We are in my estimation a far way off from enjoying very simple and user-friendly platforms, where you can promptly understand what has happened in the past across many different indicators.
There is no one right way to trade, but knowing how society works, how the economy works, helps to identify potential profits. I believe then technical analysis can help you draw your final conclusions and estimate risks. For instance, TA can help you find the exact moments to enter or exit. But, if you are doing something stupid, all of the TA in the world won’t help.
What approach you take to trading depends on your own personal values. Some people go with strictly mathematical formulas, not looking at economics nor society, and do very well. Others simply have patience, and then use very simple strategies like dollar cost averaging.
Or, if you don’t know the exchange you’re using is a scam, your funds will one day disappear no matter how solid your trading strategy is.
Don’t fall for FOMO
Over time you will develop your own trading style. But it won’t be the only way to trade. Everyone thinks their style of trading is the best. People have such different perspectives on the right way to trade. There is no one way to trade. But, having a basic understanding of TA, economics, and socio-economic issues is pertinent to being a long term successful trader.

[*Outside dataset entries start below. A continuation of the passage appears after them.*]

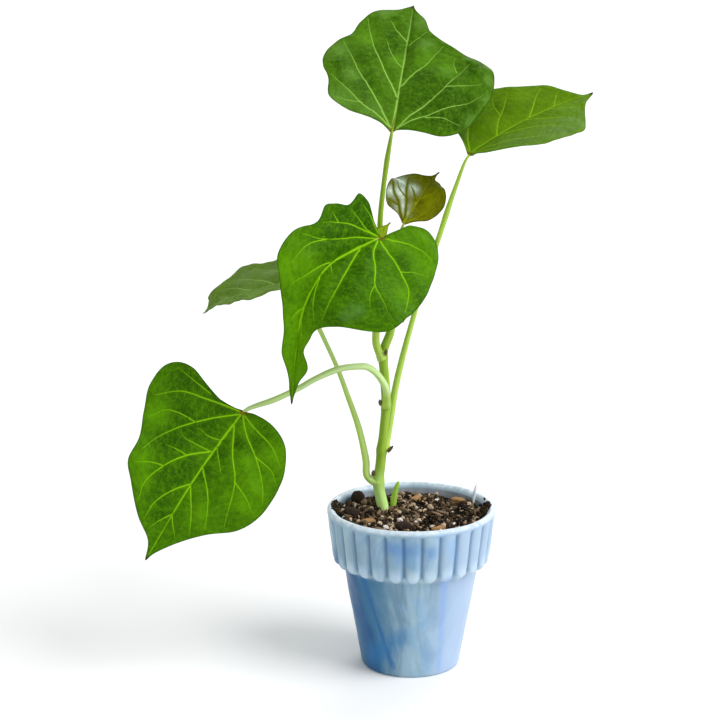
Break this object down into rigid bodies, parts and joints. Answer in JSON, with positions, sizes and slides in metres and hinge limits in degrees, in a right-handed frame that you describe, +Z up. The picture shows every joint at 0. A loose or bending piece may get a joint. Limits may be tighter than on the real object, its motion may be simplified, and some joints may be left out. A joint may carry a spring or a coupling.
{
  "type": "potted sweet potato plant",
  "caption": "Young sweet potato plant with heart-shaped leaves on long petioles, growing from soil in a small ribbed glass pot.",
  "frame": {"origin": "centre of the pot's flat underside", "axes": "+Z up along the pot's axis; -Y towards the plant's front, where the low left leaf and the front leaf hang; +X towards the right leaf"},
  "size_m": [0.158, 0.0885, 0.225],
  "materials": {
    "pot_glass": "glossy opaque marbled pressed glass, pale blue with deeper blue streaks",
    "potting_soil": "damp loose potting mix",
    "root": "matt, pale",
    "stem": "satin, yellow-green",
    "petiole": "satin, yellow-green",
    "leaf": "satin deep green with paler veins",
    "young_leaf": "glossy olive with a bronze edge",
    "bud": "satin",
    "bark": "rough split bark",
    "perlite": "matt, porous"
  },
  "bodies": {
    "root": {"pot": "pot_glass", "soil": "potting_soil", "roots": "root", "main_stem": "stem", "ground_sprout": "stem", "shoot_tip": "young_leaf", "bud_leaf": "young_leaf", "leaf_top_petiole": "petiole", "leaf_top_blade": "leaf", "leaf_right_petiole": "petiole", "leaf_right_blade": "leaf", "leaf_front_petiole": "petiole", "leaf_front_blade": "leaf", "leaf_low_left_petiole": "petiole", "leaf_low_left_blade": "leaf", "leaf_back_petiole": "petiole", "leaf_back_blade": "leaf", "leaf_young_petiole": "petiole", "leaf_young_blade": "young_leaf", "axil_bud_lowest": "bud", "axil_bud_low": "bud", "axil_bud_middle": "bud", "axil_bud_upper": "bud", "clod_back_left": "potting_soil", "clod_left": "potting_soil", "clod_front": "potting_soil", "bark_chip_left": "bark", "bark_chip_front": "bark", "bark_chip_right": "bark", "bark_chip_back": "bark", "perlite_front": "perlite", "perlite_middle": "perlite", "perlite_back": "perlite"}
  },
  "joints": []
}
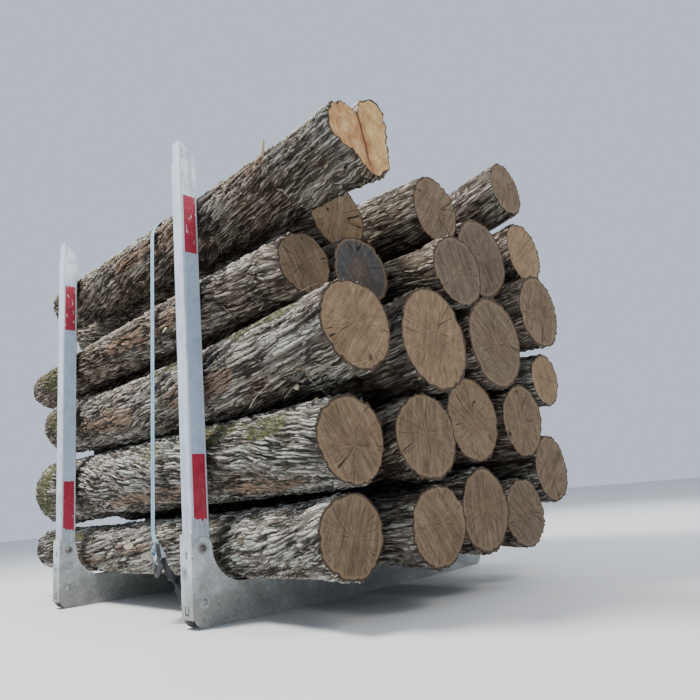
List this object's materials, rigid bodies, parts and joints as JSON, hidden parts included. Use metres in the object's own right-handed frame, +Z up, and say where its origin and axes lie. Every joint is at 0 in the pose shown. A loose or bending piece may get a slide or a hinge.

In markets, there are certain players, who have an outsized impact. These players might be the owners of a media house or bank, and have the data available to them to take advantage of information for timely trades. They might be a search engine. For instance, Google can not only predict what people are doing but can also influence it. Those with such influence represent a tiny minority of people. In the crypto markets, it is easy for whales to influence prices and for people to be influenced on the internet, and this creates opportunities for those with enough data to predict the future.